Kevätsalo admits that he is advocating "a rather hard market economy model". However, he points out that successfully implementing the model will enable the public sector to take better care of those individuals who cannot or will not take part in the hectic competition of working life.

"My model is selfish. It pays no attention to global development or environmental problems. My model asks how the world economic élite can continue their rush along the highway."

"If we can use a cheap labour force skilfully elsewhere, then we can create new jobs with high requirements in Finland. Morally the question is problematic. It would be similarly morally problematic if I concentrated on world environmental problems and overlooked the wasteful use of the Finnish labour force. As I cannot solve all of the problems, I concentrate on the matters which I know best."

"The risk is a major one, however. Is it reasonable to increase consumption in Finland, even though this is part of a process which may destroy the Earth?"

"The right to move capital freely has changed the world radically. Anyone may invest in any country whatsoever and then suddenly withdraw the investment. Financial sharks do not wrestle with moral problems."

"The new global economic architecture has thoroughly altered operating conditions for the trade union movement. National collective agreements have far less influence nowadays than 20 years ago."

Kimmo Kevätsalo expresses the current challenge: "As the cold, hard logic of the market currently holds sway, we must seek alternatives and not passively await our unhappy destiny. There are managers who seem to feel pressures making them willing to search for new solutions. Now it is time to come to grips with new opportunities. Now it may also be time to abandon old ways of thinking".

"The Finnish engineering and municipal sector trade unions have made good progress in reforming the work organisations of their members.
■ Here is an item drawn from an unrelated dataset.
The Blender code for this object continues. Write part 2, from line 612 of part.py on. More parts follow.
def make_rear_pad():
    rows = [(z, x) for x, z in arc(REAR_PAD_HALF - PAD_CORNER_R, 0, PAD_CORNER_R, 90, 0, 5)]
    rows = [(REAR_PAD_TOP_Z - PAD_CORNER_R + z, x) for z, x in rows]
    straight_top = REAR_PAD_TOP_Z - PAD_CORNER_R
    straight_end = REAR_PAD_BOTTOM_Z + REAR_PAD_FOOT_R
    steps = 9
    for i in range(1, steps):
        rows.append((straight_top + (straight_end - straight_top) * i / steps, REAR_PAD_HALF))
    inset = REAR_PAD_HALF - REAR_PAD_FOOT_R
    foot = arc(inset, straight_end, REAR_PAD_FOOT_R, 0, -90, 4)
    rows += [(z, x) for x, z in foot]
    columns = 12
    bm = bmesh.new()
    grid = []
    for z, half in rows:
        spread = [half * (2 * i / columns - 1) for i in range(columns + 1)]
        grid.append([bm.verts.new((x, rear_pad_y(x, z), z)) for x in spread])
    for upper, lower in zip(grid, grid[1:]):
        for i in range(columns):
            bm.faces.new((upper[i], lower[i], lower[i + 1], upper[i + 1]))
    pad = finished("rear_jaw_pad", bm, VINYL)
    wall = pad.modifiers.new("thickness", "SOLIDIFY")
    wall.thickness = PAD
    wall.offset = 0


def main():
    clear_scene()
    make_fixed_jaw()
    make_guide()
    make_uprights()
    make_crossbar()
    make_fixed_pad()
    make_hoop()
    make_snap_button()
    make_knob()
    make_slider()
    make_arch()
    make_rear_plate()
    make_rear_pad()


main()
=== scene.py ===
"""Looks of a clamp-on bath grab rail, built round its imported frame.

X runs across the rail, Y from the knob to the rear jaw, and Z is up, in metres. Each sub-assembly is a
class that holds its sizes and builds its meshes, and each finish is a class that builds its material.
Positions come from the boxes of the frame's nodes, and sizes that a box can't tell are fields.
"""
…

However political pressures, such as those pertaining to the European Union, have demanded so much time and energy from the trade union movement that limited resources have remained to seek new organisational solutions."
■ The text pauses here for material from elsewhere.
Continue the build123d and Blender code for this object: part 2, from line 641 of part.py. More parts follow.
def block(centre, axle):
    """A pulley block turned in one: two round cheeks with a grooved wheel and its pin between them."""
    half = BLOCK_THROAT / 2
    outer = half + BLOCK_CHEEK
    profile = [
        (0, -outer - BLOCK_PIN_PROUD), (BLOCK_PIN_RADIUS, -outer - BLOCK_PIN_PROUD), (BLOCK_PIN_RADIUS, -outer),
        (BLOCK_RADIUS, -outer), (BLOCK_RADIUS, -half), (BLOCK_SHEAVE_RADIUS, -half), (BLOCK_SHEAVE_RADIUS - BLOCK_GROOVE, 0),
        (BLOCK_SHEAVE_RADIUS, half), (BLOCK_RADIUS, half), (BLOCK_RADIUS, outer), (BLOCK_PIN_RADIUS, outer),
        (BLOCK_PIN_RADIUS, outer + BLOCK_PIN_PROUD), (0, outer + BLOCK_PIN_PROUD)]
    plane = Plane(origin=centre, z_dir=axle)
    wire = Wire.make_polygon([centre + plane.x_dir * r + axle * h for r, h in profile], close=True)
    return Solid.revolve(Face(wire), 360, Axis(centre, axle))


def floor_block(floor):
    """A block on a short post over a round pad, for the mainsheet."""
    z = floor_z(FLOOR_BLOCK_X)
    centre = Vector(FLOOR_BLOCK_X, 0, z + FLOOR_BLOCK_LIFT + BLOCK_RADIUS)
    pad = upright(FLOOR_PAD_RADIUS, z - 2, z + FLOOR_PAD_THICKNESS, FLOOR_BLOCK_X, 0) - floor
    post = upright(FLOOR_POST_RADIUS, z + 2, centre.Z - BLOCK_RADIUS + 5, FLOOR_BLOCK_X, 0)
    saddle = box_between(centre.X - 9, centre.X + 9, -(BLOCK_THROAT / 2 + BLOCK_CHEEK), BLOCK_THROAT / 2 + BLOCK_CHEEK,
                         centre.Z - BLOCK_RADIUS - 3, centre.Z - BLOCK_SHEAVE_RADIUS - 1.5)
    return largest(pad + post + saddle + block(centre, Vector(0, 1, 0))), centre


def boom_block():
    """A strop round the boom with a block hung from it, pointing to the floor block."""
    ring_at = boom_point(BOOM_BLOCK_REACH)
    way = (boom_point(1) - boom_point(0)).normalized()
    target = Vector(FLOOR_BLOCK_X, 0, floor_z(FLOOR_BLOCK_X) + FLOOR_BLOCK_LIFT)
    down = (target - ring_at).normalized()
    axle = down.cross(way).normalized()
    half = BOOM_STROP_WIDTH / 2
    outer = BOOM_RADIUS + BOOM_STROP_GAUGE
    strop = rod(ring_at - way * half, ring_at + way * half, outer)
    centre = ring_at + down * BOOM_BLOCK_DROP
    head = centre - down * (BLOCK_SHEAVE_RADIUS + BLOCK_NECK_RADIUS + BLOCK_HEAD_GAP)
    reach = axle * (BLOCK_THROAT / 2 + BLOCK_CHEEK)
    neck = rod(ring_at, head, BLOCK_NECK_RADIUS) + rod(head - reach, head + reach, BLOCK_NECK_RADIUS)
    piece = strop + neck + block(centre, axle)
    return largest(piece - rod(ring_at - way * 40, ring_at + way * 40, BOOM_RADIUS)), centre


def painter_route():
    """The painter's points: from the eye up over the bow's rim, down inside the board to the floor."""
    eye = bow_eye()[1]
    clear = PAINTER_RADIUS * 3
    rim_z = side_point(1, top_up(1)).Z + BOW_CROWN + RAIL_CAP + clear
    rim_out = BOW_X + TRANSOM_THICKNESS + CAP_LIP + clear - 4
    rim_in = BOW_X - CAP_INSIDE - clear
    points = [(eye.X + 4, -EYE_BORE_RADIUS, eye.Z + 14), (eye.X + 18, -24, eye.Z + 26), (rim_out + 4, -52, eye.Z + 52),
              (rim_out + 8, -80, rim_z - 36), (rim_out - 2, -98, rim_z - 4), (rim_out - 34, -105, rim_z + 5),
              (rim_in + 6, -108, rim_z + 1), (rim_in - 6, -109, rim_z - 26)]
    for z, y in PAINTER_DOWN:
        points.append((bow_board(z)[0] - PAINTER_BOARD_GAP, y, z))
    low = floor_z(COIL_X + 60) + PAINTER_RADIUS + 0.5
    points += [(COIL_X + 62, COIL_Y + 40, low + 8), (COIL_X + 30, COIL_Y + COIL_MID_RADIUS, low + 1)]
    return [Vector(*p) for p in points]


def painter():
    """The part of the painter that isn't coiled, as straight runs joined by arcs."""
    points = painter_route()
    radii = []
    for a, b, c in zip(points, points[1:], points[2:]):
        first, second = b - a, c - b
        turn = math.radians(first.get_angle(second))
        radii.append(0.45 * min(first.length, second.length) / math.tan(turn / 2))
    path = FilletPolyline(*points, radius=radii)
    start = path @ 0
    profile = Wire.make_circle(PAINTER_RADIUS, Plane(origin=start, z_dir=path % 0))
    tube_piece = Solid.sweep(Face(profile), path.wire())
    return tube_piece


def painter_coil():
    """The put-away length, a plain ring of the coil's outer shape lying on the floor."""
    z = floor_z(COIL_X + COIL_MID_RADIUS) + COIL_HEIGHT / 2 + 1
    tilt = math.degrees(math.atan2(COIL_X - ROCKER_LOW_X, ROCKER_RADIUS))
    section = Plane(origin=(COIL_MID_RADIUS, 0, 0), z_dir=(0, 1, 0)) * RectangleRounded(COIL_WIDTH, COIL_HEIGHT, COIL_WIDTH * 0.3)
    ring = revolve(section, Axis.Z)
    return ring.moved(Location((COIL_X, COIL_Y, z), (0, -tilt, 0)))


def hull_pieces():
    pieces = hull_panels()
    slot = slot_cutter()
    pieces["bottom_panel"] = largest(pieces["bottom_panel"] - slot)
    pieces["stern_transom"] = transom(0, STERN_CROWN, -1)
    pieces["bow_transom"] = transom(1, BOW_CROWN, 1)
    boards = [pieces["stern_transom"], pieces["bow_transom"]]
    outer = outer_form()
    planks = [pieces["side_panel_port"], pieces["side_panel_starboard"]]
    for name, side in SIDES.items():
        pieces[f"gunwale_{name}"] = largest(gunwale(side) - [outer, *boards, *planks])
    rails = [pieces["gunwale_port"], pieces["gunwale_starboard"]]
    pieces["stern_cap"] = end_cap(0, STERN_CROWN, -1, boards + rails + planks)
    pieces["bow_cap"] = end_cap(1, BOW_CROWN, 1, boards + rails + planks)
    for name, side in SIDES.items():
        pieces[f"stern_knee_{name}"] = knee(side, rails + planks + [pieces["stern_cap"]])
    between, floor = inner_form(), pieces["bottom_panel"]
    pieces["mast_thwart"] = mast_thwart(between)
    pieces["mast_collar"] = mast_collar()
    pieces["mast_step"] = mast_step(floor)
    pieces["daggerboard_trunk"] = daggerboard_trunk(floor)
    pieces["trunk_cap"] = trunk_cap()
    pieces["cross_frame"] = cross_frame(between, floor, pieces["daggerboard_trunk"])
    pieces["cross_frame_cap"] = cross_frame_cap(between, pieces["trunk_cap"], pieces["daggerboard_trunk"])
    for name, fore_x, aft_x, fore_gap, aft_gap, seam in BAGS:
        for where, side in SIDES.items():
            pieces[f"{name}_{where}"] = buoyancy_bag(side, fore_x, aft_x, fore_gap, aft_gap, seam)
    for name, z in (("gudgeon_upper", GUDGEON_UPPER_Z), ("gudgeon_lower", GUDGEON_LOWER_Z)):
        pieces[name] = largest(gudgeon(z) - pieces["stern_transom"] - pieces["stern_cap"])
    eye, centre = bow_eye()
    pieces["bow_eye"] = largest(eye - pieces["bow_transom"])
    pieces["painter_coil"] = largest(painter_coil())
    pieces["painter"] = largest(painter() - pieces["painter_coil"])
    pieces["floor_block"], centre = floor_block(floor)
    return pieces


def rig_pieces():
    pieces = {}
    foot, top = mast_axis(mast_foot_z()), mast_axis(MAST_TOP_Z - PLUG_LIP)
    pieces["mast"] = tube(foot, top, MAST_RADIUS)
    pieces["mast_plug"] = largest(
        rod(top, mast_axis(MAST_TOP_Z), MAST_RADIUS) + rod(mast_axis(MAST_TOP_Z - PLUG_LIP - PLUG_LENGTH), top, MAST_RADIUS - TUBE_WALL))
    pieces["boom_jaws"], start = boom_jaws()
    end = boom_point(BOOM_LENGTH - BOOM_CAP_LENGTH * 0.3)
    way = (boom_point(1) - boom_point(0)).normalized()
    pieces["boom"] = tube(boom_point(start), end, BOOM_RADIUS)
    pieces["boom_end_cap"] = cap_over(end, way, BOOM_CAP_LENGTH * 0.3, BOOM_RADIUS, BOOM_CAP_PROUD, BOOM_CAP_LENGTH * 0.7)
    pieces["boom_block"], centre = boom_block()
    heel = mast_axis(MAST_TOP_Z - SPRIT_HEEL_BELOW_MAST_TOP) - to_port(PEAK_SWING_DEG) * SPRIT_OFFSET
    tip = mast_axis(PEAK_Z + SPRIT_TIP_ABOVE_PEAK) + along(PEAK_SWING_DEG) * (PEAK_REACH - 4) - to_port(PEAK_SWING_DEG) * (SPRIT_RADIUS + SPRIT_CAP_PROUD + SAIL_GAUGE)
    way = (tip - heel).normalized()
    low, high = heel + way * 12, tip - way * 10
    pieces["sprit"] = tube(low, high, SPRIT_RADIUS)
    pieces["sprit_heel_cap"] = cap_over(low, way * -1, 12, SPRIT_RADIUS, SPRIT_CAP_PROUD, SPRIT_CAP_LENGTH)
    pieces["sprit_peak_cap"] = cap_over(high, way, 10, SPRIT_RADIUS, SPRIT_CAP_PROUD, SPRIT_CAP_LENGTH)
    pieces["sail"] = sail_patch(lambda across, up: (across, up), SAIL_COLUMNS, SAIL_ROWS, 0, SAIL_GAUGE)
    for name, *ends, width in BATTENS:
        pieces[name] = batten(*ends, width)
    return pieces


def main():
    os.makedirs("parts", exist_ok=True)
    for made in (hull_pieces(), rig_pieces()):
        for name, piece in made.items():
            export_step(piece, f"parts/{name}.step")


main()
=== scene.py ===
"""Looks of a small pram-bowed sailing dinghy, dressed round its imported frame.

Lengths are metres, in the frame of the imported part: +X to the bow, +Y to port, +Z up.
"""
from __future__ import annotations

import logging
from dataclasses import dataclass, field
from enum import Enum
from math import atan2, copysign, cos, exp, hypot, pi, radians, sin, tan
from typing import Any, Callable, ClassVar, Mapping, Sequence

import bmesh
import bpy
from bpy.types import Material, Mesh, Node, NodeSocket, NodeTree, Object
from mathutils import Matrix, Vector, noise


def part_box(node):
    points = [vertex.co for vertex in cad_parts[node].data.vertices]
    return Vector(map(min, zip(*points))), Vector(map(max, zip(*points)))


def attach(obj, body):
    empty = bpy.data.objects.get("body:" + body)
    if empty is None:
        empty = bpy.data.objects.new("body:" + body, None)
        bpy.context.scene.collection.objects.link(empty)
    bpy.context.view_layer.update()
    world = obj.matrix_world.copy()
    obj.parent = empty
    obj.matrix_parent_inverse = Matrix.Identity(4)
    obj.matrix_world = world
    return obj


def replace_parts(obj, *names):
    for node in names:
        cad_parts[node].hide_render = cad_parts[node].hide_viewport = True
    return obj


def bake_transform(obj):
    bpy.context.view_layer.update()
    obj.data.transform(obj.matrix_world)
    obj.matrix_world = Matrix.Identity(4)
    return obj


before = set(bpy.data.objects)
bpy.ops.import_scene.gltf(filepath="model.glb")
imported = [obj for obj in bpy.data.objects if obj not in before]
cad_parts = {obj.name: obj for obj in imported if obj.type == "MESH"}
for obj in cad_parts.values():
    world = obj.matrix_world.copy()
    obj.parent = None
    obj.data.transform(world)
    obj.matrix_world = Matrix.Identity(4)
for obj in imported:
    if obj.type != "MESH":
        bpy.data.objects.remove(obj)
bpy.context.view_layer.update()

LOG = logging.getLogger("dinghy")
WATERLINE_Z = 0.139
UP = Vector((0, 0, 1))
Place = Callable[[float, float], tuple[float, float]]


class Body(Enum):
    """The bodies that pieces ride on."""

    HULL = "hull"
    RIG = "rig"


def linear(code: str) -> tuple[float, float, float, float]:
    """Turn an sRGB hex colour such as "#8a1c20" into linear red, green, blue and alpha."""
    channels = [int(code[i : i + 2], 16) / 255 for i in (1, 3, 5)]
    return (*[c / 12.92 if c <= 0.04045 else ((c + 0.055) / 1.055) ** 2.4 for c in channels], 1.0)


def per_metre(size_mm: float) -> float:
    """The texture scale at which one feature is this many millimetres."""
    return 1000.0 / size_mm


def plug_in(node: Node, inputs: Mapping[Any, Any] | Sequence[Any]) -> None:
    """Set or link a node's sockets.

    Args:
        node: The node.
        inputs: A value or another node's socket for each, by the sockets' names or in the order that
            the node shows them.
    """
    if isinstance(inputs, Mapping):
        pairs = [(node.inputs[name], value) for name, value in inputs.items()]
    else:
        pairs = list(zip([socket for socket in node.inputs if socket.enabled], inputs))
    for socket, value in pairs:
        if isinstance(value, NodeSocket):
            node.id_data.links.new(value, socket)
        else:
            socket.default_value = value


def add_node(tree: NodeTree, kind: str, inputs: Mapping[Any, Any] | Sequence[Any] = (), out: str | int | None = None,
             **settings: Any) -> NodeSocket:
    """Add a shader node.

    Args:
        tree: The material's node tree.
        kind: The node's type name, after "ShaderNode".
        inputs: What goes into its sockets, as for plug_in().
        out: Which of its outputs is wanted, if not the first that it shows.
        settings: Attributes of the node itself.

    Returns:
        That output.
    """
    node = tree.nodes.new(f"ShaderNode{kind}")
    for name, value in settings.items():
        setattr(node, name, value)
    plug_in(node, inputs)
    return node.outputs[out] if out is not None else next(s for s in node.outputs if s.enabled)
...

Kevätsalo's studies and experiences suggest that employees are also unwilling to consider working life reforms. They are often in positions in which self-fulfilment is difficult.
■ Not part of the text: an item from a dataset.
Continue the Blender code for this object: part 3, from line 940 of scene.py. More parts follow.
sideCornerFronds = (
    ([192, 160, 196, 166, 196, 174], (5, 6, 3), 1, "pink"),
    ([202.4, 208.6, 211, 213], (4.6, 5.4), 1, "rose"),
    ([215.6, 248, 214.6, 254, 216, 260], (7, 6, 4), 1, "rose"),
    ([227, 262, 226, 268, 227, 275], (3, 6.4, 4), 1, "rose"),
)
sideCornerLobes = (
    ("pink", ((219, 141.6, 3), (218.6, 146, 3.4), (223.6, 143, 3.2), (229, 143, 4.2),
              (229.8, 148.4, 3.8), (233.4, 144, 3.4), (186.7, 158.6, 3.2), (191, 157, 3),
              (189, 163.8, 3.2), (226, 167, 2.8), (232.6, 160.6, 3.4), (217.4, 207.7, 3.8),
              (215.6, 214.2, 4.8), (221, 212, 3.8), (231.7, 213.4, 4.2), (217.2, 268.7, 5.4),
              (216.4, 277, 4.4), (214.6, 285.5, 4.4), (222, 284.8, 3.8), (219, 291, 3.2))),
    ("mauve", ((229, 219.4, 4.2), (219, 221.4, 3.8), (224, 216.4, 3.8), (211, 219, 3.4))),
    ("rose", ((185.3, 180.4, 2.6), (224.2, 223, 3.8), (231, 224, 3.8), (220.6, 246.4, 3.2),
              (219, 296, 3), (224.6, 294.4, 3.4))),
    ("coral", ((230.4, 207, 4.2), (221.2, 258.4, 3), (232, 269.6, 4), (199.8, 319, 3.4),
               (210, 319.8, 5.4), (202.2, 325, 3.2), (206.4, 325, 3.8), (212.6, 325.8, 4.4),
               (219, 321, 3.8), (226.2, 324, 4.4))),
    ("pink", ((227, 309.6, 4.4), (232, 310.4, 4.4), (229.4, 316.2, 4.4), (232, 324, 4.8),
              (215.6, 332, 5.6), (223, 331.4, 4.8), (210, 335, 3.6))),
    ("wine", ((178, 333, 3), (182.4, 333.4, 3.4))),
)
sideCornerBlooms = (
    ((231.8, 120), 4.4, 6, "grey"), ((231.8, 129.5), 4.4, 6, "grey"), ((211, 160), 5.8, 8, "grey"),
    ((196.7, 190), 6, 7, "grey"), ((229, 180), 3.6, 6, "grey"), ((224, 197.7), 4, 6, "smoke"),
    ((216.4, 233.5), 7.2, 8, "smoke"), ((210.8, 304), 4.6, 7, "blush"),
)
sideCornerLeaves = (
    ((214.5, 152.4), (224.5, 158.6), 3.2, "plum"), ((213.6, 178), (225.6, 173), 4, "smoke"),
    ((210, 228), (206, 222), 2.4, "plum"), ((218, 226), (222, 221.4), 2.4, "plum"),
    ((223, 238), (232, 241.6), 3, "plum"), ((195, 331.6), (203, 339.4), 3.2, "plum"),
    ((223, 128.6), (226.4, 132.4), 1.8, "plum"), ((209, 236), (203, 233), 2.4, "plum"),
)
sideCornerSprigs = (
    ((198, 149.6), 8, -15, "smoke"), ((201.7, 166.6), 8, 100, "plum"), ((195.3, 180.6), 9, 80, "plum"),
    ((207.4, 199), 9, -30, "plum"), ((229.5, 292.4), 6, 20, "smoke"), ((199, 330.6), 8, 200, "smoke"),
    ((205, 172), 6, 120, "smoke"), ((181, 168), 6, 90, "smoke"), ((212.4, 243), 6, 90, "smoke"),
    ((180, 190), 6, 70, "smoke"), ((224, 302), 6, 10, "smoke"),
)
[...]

"Employees are given few opportunities to consider alternatives. This task is reserved for others. Another reason for passivity is that people find basic security in routines. It is not rewarding to seek more versatile work because pay will not necessarily improve. More versatile work would also take bread from another employee's mouth. Why create such conflicts? Senior staff would also resist if somebody else were to perform their duties."

"There are many reasons to feel that life will continue as usual if nothing changes."

However, Kevätsalo draws the opposite conclusion: "In rapidly changing working life constancy is the least secure state of affairs".